What is being asked: Below is a block of data; give all of it again word for word.
======== Data records
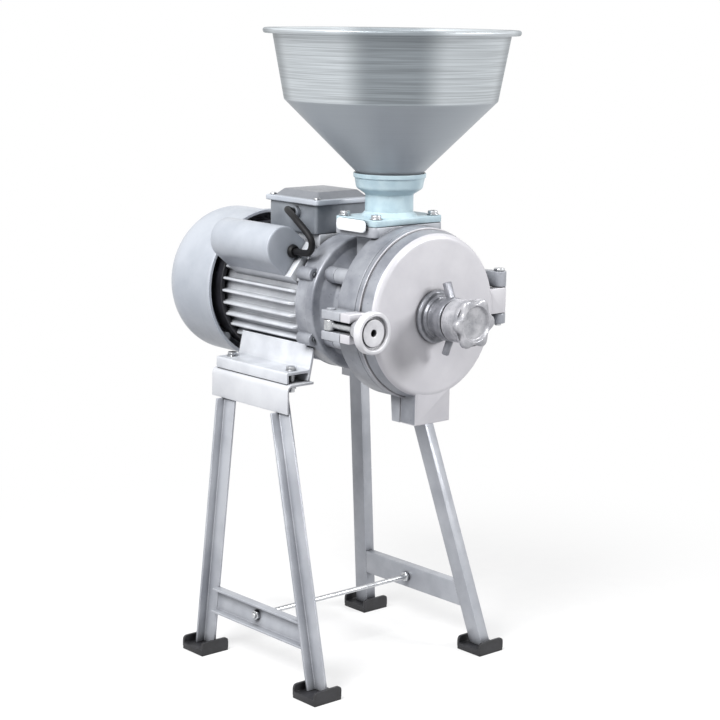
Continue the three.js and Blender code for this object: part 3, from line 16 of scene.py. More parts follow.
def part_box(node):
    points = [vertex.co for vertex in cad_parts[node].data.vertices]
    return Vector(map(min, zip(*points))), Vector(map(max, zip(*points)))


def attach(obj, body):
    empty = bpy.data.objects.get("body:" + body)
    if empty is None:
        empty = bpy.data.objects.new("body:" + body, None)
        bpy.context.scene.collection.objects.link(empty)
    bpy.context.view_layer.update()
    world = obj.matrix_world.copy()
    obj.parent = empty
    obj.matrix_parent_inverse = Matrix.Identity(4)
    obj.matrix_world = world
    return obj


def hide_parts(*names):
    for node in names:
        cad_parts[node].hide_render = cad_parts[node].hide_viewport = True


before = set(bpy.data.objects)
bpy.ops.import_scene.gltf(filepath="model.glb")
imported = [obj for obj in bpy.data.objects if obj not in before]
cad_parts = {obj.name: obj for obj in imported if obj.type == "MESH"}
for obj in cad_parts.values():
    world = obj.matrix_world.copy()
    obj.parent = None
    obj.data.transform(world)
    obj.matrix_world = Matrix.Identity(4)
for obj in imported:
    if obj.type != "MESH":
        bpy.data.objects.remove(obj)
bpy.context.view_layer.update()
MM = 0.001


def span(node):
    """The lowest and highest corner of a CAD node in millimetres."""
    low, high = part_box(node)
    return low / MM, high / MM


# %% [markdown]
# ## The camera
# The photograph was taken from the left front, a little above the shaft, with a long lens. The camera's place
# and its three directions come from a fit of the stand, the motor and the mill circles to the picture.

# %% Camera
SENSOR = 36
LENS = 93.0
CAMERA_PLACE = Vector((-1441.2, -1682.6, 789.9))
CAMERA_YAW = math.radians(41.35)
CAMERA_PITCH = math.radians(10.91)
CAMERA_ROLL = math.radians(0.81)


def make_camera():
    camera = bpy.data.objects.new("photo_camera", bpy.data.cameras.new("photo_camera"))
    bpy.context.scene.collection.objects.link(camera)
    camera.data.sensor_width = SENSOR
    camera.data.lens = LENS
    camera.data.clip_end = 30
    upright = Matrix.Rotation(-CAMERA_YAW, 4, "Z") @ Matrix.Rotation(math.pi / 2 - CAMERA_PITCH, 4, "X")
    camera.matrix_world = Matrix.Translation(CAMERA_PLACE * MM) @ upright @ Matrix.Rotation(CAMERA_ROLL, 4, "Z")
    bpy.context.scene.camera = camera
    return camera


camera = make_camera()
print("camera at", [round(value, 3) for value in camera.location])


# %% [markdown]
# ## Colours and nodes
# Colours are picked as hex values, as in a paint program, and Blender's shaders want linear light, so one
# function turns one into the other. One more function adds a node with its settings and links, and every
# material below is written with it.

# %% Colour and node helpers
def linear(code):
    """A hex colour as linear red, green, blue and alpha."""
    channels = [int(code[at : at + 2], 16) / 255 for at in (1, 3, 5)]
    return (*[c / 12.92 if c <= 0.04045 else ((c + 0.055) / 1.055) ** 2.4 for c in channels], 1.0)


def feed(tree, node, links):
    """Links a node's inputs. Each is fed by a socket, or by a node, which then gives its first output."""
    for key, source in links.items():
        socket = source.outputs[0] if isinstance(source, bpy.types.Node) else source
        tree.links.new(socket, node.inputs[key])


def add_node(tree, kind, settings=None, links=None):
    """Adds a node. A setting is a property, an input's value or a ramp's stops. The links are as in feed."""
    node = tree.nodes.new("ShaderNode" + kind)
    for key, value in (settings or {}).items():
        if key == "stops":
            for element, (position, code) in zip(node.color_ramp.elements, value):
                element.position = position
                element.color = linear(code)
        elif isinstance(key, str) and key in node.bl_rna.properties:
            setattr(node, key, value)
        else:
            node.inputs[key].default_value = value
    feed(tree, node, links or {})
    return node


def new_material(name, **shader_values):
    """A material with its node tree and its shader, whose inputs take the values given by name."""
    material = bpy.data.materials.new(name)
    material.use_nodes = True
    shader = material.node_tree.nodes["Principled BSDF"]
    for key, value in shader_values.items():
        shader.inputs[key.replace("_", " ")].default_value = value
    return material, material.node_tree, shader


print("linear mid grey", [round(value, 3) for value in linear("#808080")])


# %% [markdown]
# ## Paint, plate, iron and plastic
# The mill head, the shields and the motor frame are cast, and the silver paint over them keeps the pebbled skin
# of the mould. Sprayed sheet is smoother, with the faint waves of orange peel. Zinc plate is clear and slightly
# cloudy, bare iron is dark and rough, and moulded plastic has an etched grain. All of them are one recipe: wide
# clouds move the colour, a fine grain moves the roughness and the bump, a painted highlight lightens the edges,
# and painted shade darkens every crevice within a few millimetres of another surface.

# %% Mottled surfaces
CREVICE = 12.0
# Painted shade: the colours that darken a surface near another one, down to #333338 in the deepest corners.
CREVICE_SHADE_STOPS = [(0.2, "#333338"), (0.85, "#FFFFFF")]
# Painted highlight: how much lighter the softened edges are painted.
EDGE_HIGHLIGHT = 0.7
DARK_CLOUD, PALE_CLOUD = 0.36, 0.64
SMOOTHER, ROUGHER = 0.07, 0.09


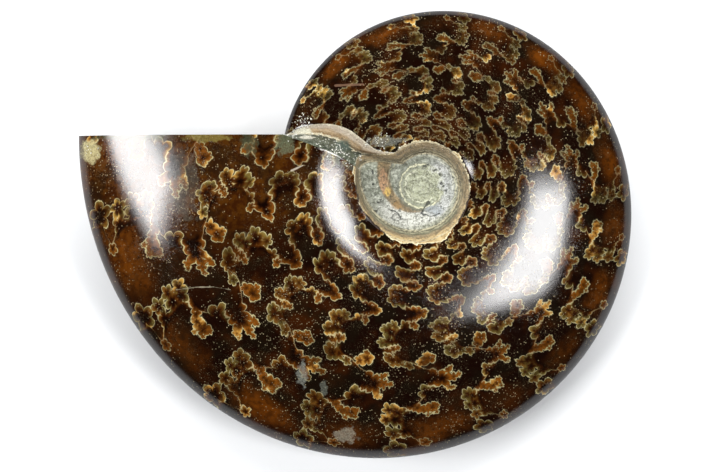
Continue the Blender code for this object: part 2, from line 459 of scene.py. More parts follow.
================
Reply:
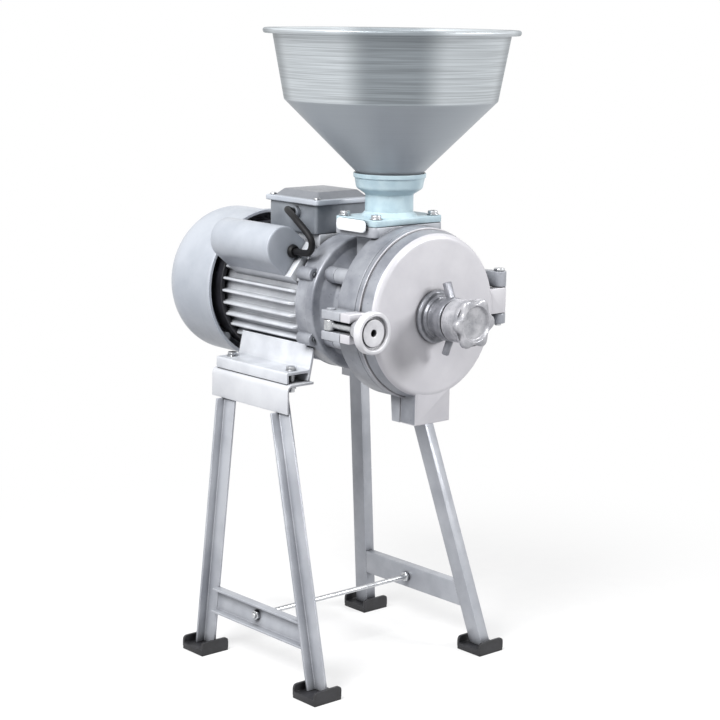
Continue the three.js and Blender code for this object: part 3, from line 16 of scene.py. More parts follow.
def part_box(node):
    points = [vertex.co for vertex in cad_parts[node].data.vertices]
    return Vector(map(min, zip(*points))), Vector(map(max, zip(*points)))


def attach(obj, body):
    empty = bpy.data.objects.get("body:" + body)
    if empty is None:
        empty = bpy.data.objects.new("body:" + body, None)
        bpy.context.scene.collection.objects.link(empty)
    bpy.context.view_layer.update()
    world = obj.matrix_world.copy()
    obj.parent = empty
    obj.matrix_parent_inverse = Matrix.Identity(4)
    obj.matrix_world = world
    return obj


def hide_parts(*names):
    for node in names:
        cad_parts[node].hide_render = cad_parts[node].hide_viewport = True


before = set(bpy.data.objects)
bpy.ops.import_scene.gltf(filepath="model.glb")
imported = [obj for obj in bpy.data.objects if obj not in before]
cad_parts = {obj.name: obj for obj in imported if obj.type == "MESH"}
for obj in cad_parts.values():
    world = obj.matrix_world.copy()
    obj.parent = None
    obj.data.transform(world)
    obj.matrix_world = Matrix.Identity(4)
for obj in imported:
    if obj.type != "MESH":
        bpy.data.objects.remove(obj)
bpy.context.view_layer.update()
MM = 0.001


def span(node):
    """The lowest and highest corner of a CAD node in millimetres."""
    low, high = part_box(node)
    return low / MM, high / MM


# %% [markdown]
# ## The camera
# The photograph was taken from the left front, a little above the shaft, with a long lens. The camera's place
# and its three directions come from a fit of the stand, the motor and the mill circles to the picture.

# %% Camera
SENSOR = 36
LENS = 93.0
CAMERA_PLACE = Vector((-1441.2, -1682.6, 789.9))
CAMERA_YAW = math.radians(41.35)
CAMERA_PITCH = math.radians(10.91)
CAMERA_ROLL = math.radians(0.81)


def make_camera():
    camera = bpy.data.objects.new("photo_camera", bpy.data.cameras.new("photo_camera"))
    bpy.context.scene.collection.objects.link(camera)
    camera.data.sensor_width = SENSOR
    camera.data.lens = LENS
    camera.data.clip_end = 30
    upright = Matrix.Rotation(-CAMERA_YAW, 4, "Z") @ Matrix.Rotation(math.pi / 2 - CAMERA_PITCH, 4, "X")
    camera.matrix_world = Matrix.Translation(CAMERA_PLACE * MM) @ upright @ Matrix.Rotation(CAMERA_ROLL, 4, "Z")
    bpy.context.scene.camera = camera
    return camera


camera = make_camera()
print("camera at", [round(value, 3) for value in camera.location])


# %% [markdown]
# ## Colours and nodes
# Colours are picked as hex values, as in a paint program, and Blender's shaders want linear light, so one
# function turns one into the other. One more function adds a node with its settings and links, and every
# material below is written with it.

# %% Colour and node helpers
def linear(code):
    """A hex colour as linear red, green, blue and alpha."""
    channels = [int(code[at : at + 2], 16) / 255 for at in (1, 3, 5)]
    return (*[c / 12.92 if c <= 0.04045 else ((c + 0.055) / 1.055) ** 2.4 for c in channels], 1.0)


def feed(tree, node, links):
    """Links a node's inputs. Each is fed by a socket, or by a node, which then gives its first output."""
    for key, source in links.items():
        socket = source.outputs[0] if isinstance(source, bpy.types.Node) else source
        tree.links.new(socket, node.inputs[key])


def add_node(tree, kind, settings=None, links=None):
    """Adds a node. A setting is a property, an input's value or a ramp's stops. The links are as in feed."""
    node = tree.nodes.new("ShaderNode" + kind)
    for key, value in (settings or {}).items():
        if key == "stops":
            for element, (position, code) in zip(node.color_ramp.elements, value):
                element.position = position
                element.color = linear(code)
        elif isinstance(key, str) and key in node.bl_rna.properties:
            setattr(node, key, value)
        else:
            node.inputs[key].default_value = value
    feed(tree, node, links or {})
    return node


def new_material(name, **shader_values):
    """A material with its node tree and its shader, whose inputs take the values given by name."""
    material = bpy.data.materials.new(name)
    material.use_nodes = True
    shader = material.node_tree.nodes["Principled BSDF"]
    for key, value in shader_values.items():
        shader.inputs[key.replace("_", " ")].default_value = value
    return material, material.node_tree, shader


print("linear mid grey", [round(value, 3) for value in linear("#808080")])


# %% [markdown]
# ## Paint, plate, iron and plastic
# The mill head, the shields and the motor frame are cast, and the silver paint over them keeps the pebbled skin
# of the mould. Sprayed sheet is smoother, with the faint waves of orange peel. Zinc plate is clear and slightly
# cloudy, bare iron is dark and rough, and moulded plastic has an etched grain. All of them are one recipe: wide
# clouds move the colour, a fine grain moves the roughness and the bump, a painted highlight lightens the edges,
# and painted shade darkens every crevice within a few millimetres of another surface.

# %% Mottled surfaces
CREVICE = 12.0
# Painted shade: the colours that darken a surface near another one, down to #333338 in the deepest corners.
CREVICE_SHADE_STOPS = [(0.2, "#333338"), (0.85, "#FFFFFF")]
# Painted highlight: how much lighter the softened edges are painted.
EDGE_HIGHLIGHT = 0.7
DARK_CLOUD, PALE_CLOUD = 0.36, 0.64
SMOOTHER, ROUGHER = 0.07, 0.09


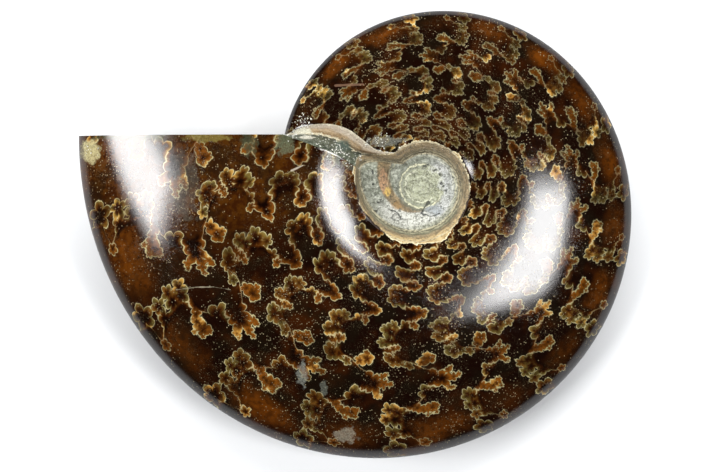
Continue the Blender code for this object: part 2, from line 459 of scene.py. More parts follow.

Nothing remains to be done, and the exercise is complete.